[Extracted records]
::::::

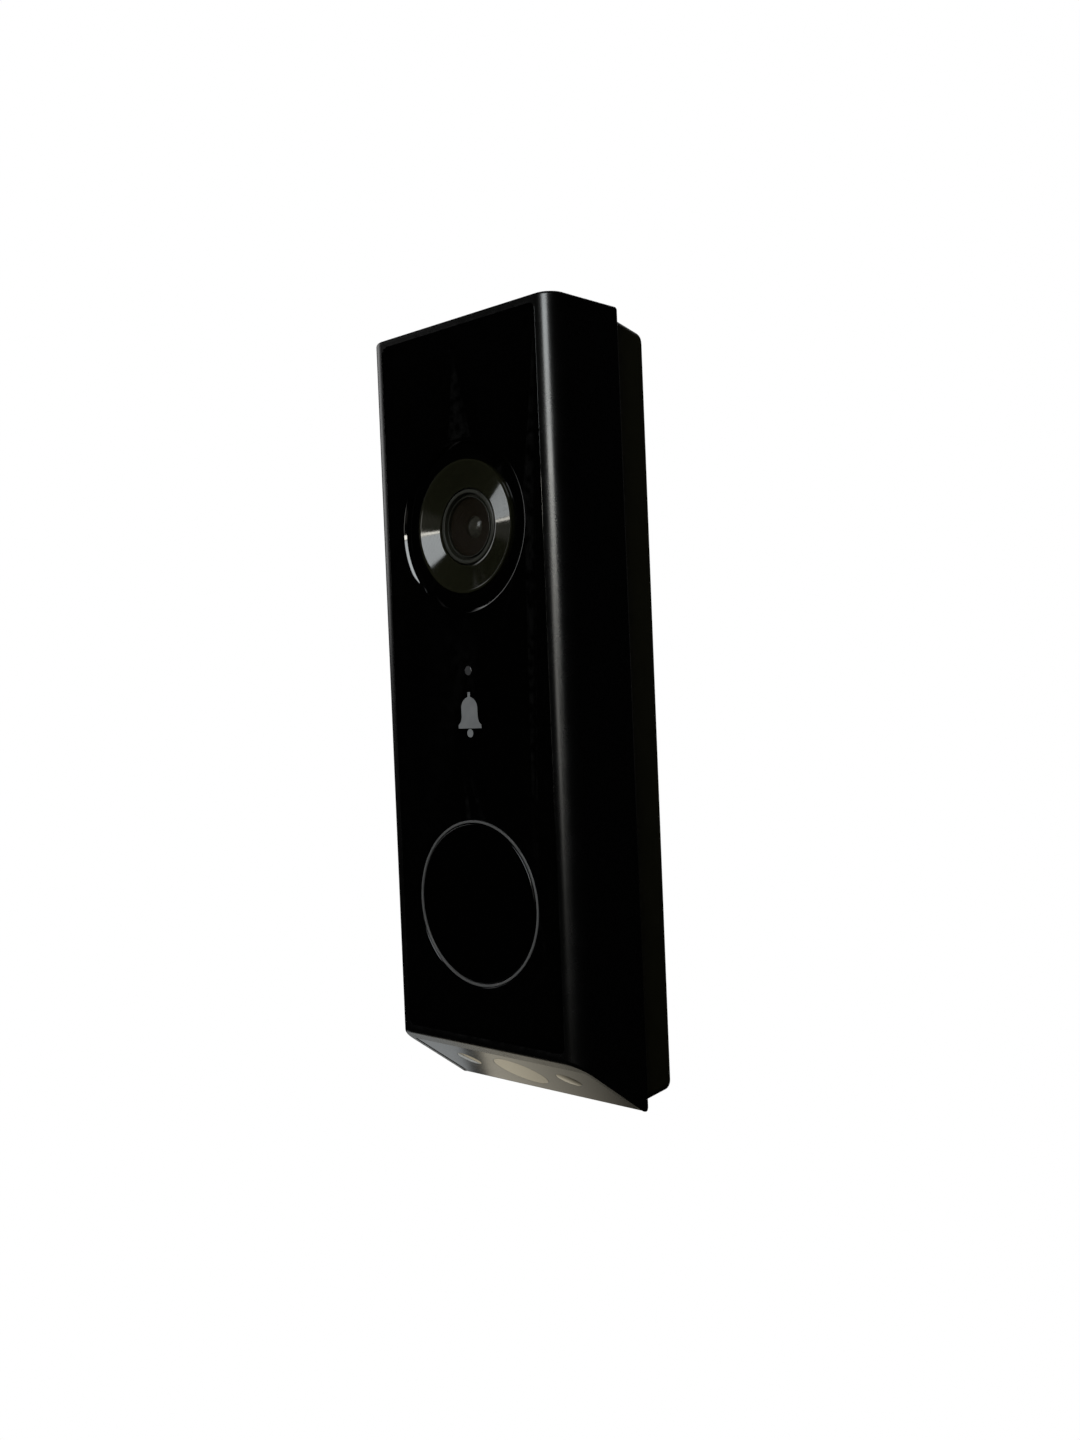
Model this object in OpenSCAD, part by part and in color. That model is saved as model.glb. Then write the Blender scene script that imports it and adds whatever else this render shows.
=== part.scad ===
// Battery video doorbell on its wall bracket, in millimetres.
// The origin is the centre of the wall face; +Y points into the wall, +Z is up, the front faces -Y.

/* [Body] */
// Width of the front body
body_w = 54; // [53:0.5:55]
// Height of the front body
body_h = 165; // [163:0.5:168]
// Depth of the front body
body_d = 20.5; // [20.3:0.1:20.7]
// Radius of the two tall front edges
edge_r = 4.2; // [3.6:0.1:4.6]
// Thickness of the moulded walls
wall = 1.6; // [1.5:0.05:1.7]
// Height of the sloping underside at the front
bevel_h = 14.5; // [13.5:0.1:15.5]

/* [Front panel] */
// Thickness of the gloss panel
panel_t = 2.4; // [2.3:0.05:2.5]
// Plain strip left on each side of the gloss panel
panel_side = 4.25; // [4.25:0.05:4.6]
// Strip left above the gloss panel
panel_top = 1.8; // [1.5:0.1:2.5]
// Drop from the top of the body to the light sensor
sensor_drop = 72.5; // [71.5:0.5:73.5]

/* [Camera] */
// Drop from the top of the body to the camera's axis
lens_drop = 42.7; // [41:0.1:44]
// Radius of the grooved ring around the lens
bezel_r = 13.75; // [13.5:0.05:14]
// Radius of the dished recess around the camera
dish_r = 17.8; // [17.5:0.1:18.2]
// Depth of the dished recess
dish_d = 1.3; // [1.1:0.1:1.4]

/* [Button] */
// Drop from the top of the body to the button's axis
button_drop = 120.7; // [119:0.1:122]
// Radius of the light ring's centre line
ring_r = 17; // [16.6:0.1:17.2]
// Width of the light ring
ring_w = 0.65; // [0.5:0.05:0.8]
// Travel of the button
button_travel = 0.5; // [0.3:0.05:0.5]

/* [Underside] */
// Distance of the round windows' centre down the slope
down_window_u = 13.2; // [12.8:0.1:13.6]
// Radius of the downward camera's window
down_window_r = 6.3; // [6:0.1:6.5]
// Radius of the two lamp windows
lamp_r = 2.85; // [2.5:0.05:3]
// Distance of each lamp window from the middle
lamp_x = 14.7; // [14:0.1:15.5]

/* [Rear housing] */
// Depth of the tapered rear housing and bracket behind the body
rear_d = 11; // [10.8:0.1:11.2]
// How far the rear housing narrows on each side from the body to the wall
rear_taper = 2; // [1.6:0.1:2.2]

/* [Bracket] */
// Thickness of the bracket's plate
plate_t = 2.4; // [2.2:0.1:2.6]
// Radius of the wall screw holes
wall_hole_r = 2.2; // [1.8:0.1:2.4]
// Distance between the wall screw holes
wall_hole_gap = 96; // [94:1:98]

/* [Power] */
// Diameter of one battery cell
cell_d = 18.2; // [18:0.1:18.4]
// Length of one battery cell
cell_l = 65; // [64:0.5:65]

/* [Hidden] */
$fn = 96;

half_w = body_w / 2;
half_h = body_h / 2;
back_y = -rear_d;                       // back face of the front body
front_y = back_y - body_d;              // plane of the gloss front
gap = 0.1;                              // clearance between fitted mouldings
over = 1;                               // how far a cutting solid overshoots
arc_steps = 8;                          // flats in a rounded moulding edge

panel_half = half_w - panel_side;
panel_z0 = -half_h + bevel_h + 1.8;
panel_z1 = half_h - panel_top;
panel_back = front_y + panel_t;
panel_corner = 1.6;
tape_t = 0.2;
ledge_front = panel_back + tape_t;
ledge_t = 1;

lens_z = half_h - lens_drop;
button_z = half_h - button_drop;
sensor_z = half_h - sensor_drop;
mic_x = -1.3;
mic_z = half_h - 6.1;

// Faces of the camera's parts, measured back from the front plane
rim_y = front_y + 0.6;
cone_y = front_y + 1.6;
bezel_back = front_y + 3.2;
barrel_back = front_y + 11.5;
board_back = front_y + 13.9;
well_r = 6.05;
lens_bulb_r = 2.3;
holder_half = 10.5;

// Button and light ring
cap_t = 1.6;
plunger_r = 2.5;
ring_in = ring_r - ring_w / 2;
ring_out = ring_r + ring_w / 2;
main_board_y = [front_y + 4.5, front_y + 5.5];
switch_t = 1.9;
plunger_t = 4.5 - switch_t - cap_t - button_travel - gap;   // leaves the travel free above the switch

// Underside slope
bevel_angle = atan2(bevel_h, body_d);
bevel_len = norm([bevel_h, body_d]);
bevel_panel_x = half_w - 2.1;
bevel_panel_u = [4.3, bevel_len - 1.4];
bevel_panel_z = [0.1, 1.6];
lamp_u = down_window_u - 1.2;

// Batteries
cell_r = cell_d / 2;
cell_x = cell_r + 0.3;
cell_y = -7.3 - cell_r;
cell_z1 = 13;
cell_z0 = cell_z1 - cell_l;
tray_x = 20.7;
tray_z = [cell_z0 - 2.3, cell_z1 + 2.3];

// Rear housing: half sizes where it meets the body and at the wall
rear_gap = 0.4;                         // the housing stops this far short of the wall
rear_x0 = half_w - 1.2;
rear_x1 = rear_x0 - rear_taper;
rear_top0 = half_h - 1.3;
rear_top1 = rear_top0 - 2.8;
rear_bot0 = -half_h + 1.3;
rear_bot1 = rear_bot0 + 3;
floor_y = [-7, -5.2];                   // the wall between the battery space and the pocket
pocket_x = 21.5;
pocket_z = [-72, 75.6];
spigot_x = half_w - wall - gap;
spigot_z = [-76.5, half_h - wall - gap];
spigot_y = back_y - 2;
seal_y = [back_y - 1.4, back_y - 0.6];
seal_d = 0.8;                           // depth of the seal's groove

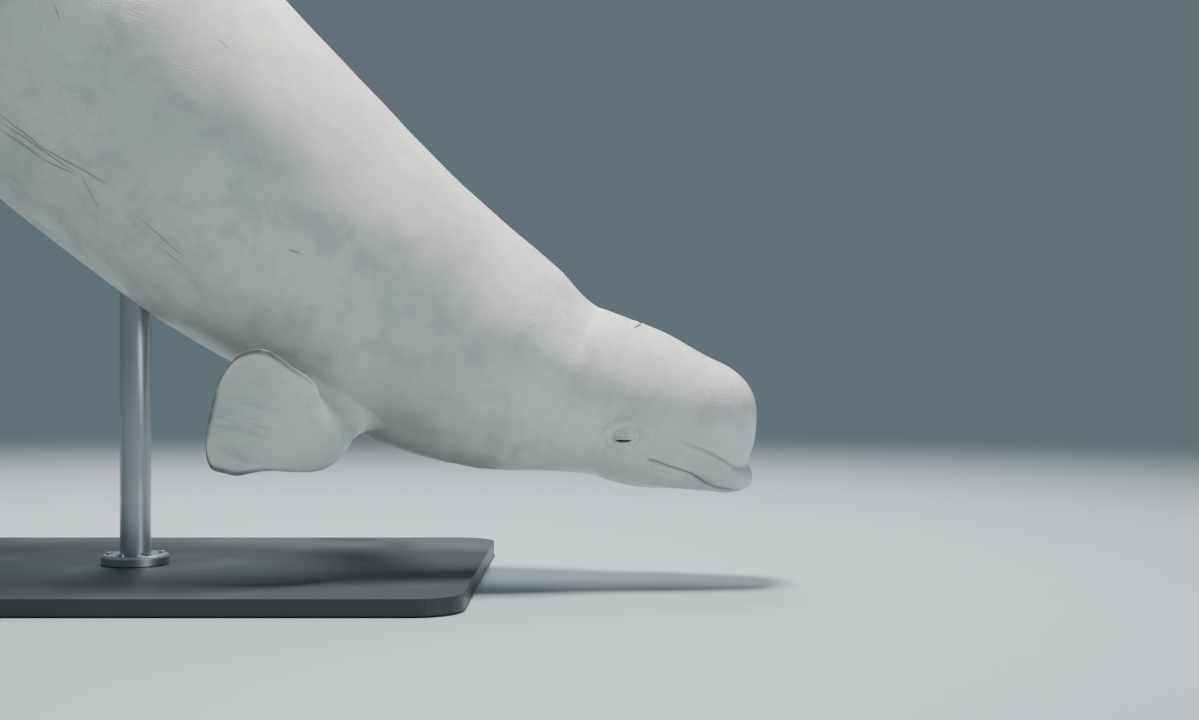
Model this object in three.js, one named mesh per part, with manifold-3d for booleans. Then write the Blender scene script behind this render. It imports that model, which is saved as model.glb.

::::::

[TO DO]
Copy every line of the material, please, keeping it exactly the same.

[RESPONSE TO THE TASK]
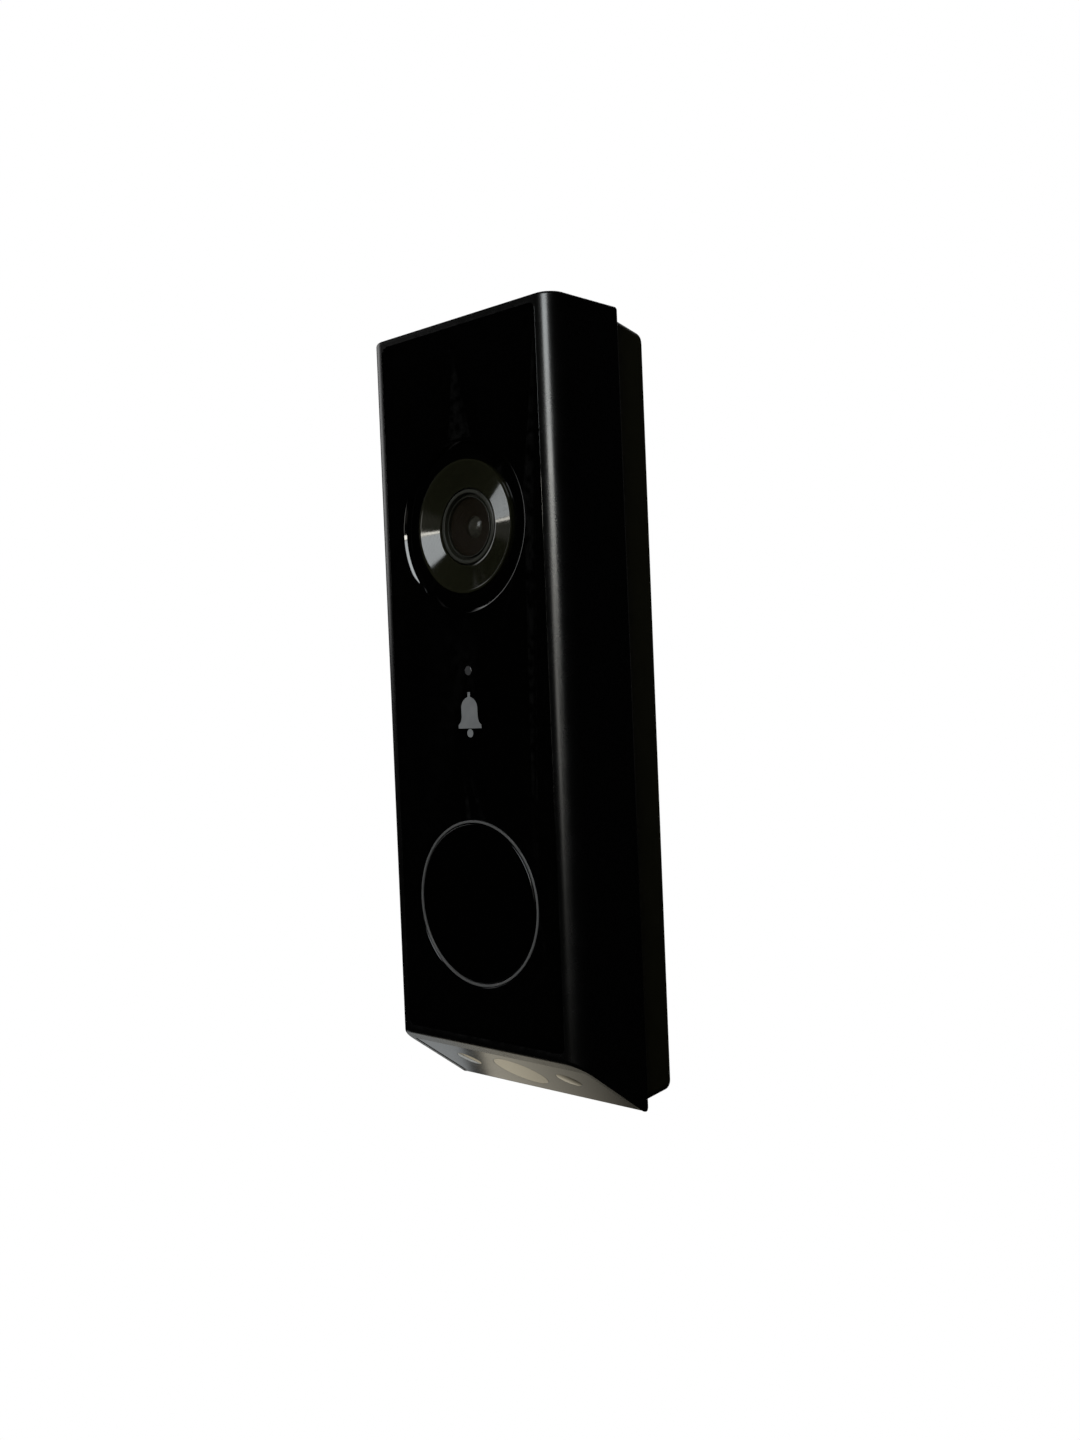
Model this object in OpenSCAD, part by part and in color. That model is saved as model.glb. Then write the Blender scene script that imports it and adds whatever else this render shows.
=== part.scad ===
// Battery video doorbell on its wall bracket, in millimetres.
// The origin is the centre of the wall face; +Y points into the wall, +Z is up, the front faces -Y.

/* [Body] */
// Width of the front body
body_w = 54; // [53:0.5:55]
// Height of the front body
body_h = 165; // [163:0.5:168]
// Depth of the front body
body_d = 20.5; // [20.3:0.1:20.7]
// Radius of the two tall front edges
edge_r = 4.2; // [3.6:0.1:4.6]
// Thickness of the moulded walls
wall = 1.6; // [1.5:0.05:1.7]
// Height of the sloping underside at the front
bevel_h = 14.5; // [13.5:0.1:15.5]

/* [Front panel] */
// Thickness of the gloss panel
panel_t = 2.4; // [2.3:0.05:2.5]
// Plain strip left on each side of the gloss panel
panel_side = 4.25; // [4.25:0.05:4.6]
// Strip left above the gloss panel
panel_top = 1.8; // [1.5:0.1:2.5]
// Drop from the top of the body to the light sensor
sensor_drop = 72.5; // [71.5:0.5:73.5]

/* [Camera] */
// Drop from the top of the body to the camera's axis
lens_drop = 42.7; // [41:0.1:44]
// Radius of the grooved ring around the lens
bezel_r = 13.75; // [13.5:0.05:14]
// Radius of the dished recess around the camera
dish_r = 17.8; // [17.5:0.1:18.2]
// Depth of the dished recess
dish_d = 1.3; // [1.1:0.1:1.4]

/* [Button] */
// Drop from the top of the body to the button's axis
button_drop = 120.7; // [119:0.1:122]
// Radius of the light ring's centre line
ring_r = 17; // [16.6:0.1:17.2]
// Width of the light ring
ring_w = 0.65; // [0.5:0.05:0.8]
// Travel of the button
button_travel = 0.5; // [0.3:0.05:0.5]

/* [Underside] */
// Distance of the round windows' centre down the slope
down_window_u = 13.2; // [12.8:0.1:13.6]
// Radius of the downward camera's window
down_window_r = 6.3; // [6:0.1:6.5]
// Radius of the two lamp windows
lamp_r = 2.85; // [2.5:0.05:3]
// Distance of each lamp window from the middle
lamp_x = 14.7; // [14:0.1:15.5]

/* [Rear housing] */
// Depth of the tapered rear housing and bracket behind the body
rear_d = 11; // [10.8:0.1:11.2]
// How far the rear housing narrows on each side from the body to the wall
rear_taper = 2; // [1.6:0.1:2.2]

/* [Bracket] */
// Thickness of the bracket's plate
plate_t = 2.4; // [2.2:0.1:2.6]
// Radius of the wall screw holes
wall_hole_r = 2.2; // [1.8:0.1:2.4]
// Distance between the wall screw holes
wall_hole_gap = 96; // [94:1:98]

/* [Power] */
// Diameter of one battery cell
cell_d = 18.2; // [18:0.1:18.4]
// Length of one battery cell
cell_l = 65; // [64:0.5:65]

/* [Hidden] */
$fn = 96;

half_w = body_w / 2;
half_h = body_h / 2;
back_y = -rear_d;                       // back face of the front body
front_y = back_y - body_d;              // plane of the gloss front
gap = 0.1;                              // clearance between fitted mouldings
over = 1;                               // how far a cutting solid overshoots
arc_steps = 8;                          // flats in a rounded moulding edge

panel_half = half_w - panel_side;
panel_z0 = -half_h + bevel_h + 1.8;
panel_z1 = half_h - panel_top;
panel_back = front_y + panel_t;
panel_corner = 1.6;
tape_t = 0.2;
ledge_front = panel_back + tape_t;
ledge_t = 1;

lens_z = half_h - lens_drop;
button_z = half_h - button_drop;
sensor_z = half_h - sensor_drop;
mic_x = -1.3;
mic_z = half_h - 6.1;

// Faces of the camera's parts, measured back from the front plane
rim_y = front_y + 0.6;
cone_y = front_y + 1.6;
bezel_back = front_y + 3.2;
barrel_back = front_y + 11.5;
board_back = front_y + 13.9;
well_r = 6.05;
lens_bulb_r = 2.3;
holder_half = 10.5;

// Button and light ring
cap_t = 1.6;
plunger_r = 2.5;
ring_in = ring_r - ring_w / 2;
ring_out = ring_r + ring_w / 2;
main_board_y = [front_y + 4.5, front_y + 5.5];
switch_t = 1.9;
plunger_t = 4.5 - switch_t - cap_t - button_travel - gap;   // leaves the travel free above the switch

// Underside slope
bevel_angle = atan2(bevel_h, body_d);
bevel_len = norm([bevel_h, body_d]);
bevel_panel_x = half_w - 2.1;
bevel_panel_u = [4.3, bevel_len - 1.4];
bevel_panel_z = [0.1, 1.6];
lamp_u = down_window_u - 1.2;

// Batteries
cell_r = cell_d / 2;
cell_x = cell_r + 0.3;
cell_y = -7.3 - cell_r;
cell_z1 = 13;
cell_z0 = cell_z1 - cell_l;
tray_x = 20.7;
tray_z = [cell_z0 - 2.3, cell_z1 + 2.3];

// Rear housing: half sizes where it meets the body and at the wall
rear_gap = 0.4;                         // the housing stops this far short of the wall
rear_x0 = half_w - 1.2;
rear_x1 = rear_x0 - rear_taper;
rear_top0 = half_h - 1.3;
rear_top1 = rear_top0 - 2.8;
rear_bot0 = -half_h + 1.3;
rear_bot1 = rear_bot0 + 3;
floor_y = [-7, -5.2];                   // the wall between the battery space and the pocket
pocket_x = 21.5;
pocket_z = [-72, 75.6];
spigot_x = half_w - wall - gap;
spigot_z = [-76.5, half_h - wall - gap];
spigot_y = back_y - 2;
seal_y = [back_y - 1.4, back_y - 0.6];
seal_d = 0.8;                           // depth of the seal's groove

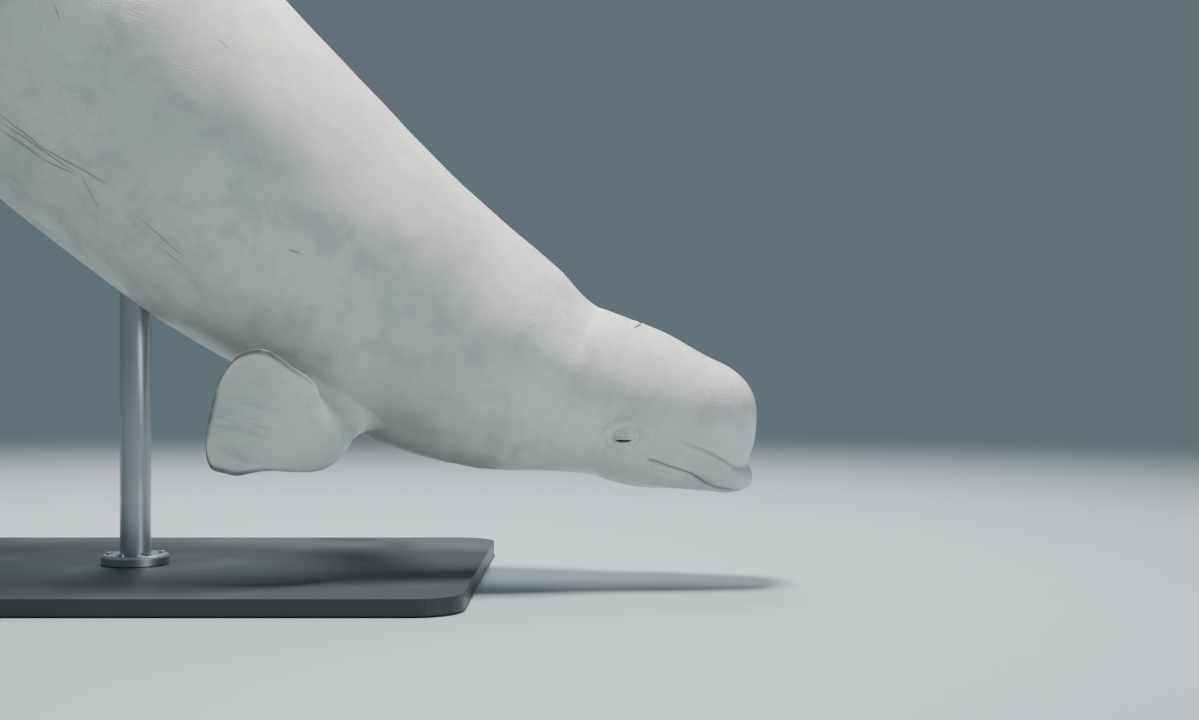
Model this object in three.js, one named mesh per part, with manifold-3d for booleans. Then write the Blender scene script behind this render. It imports that model, which is saved as model.glb.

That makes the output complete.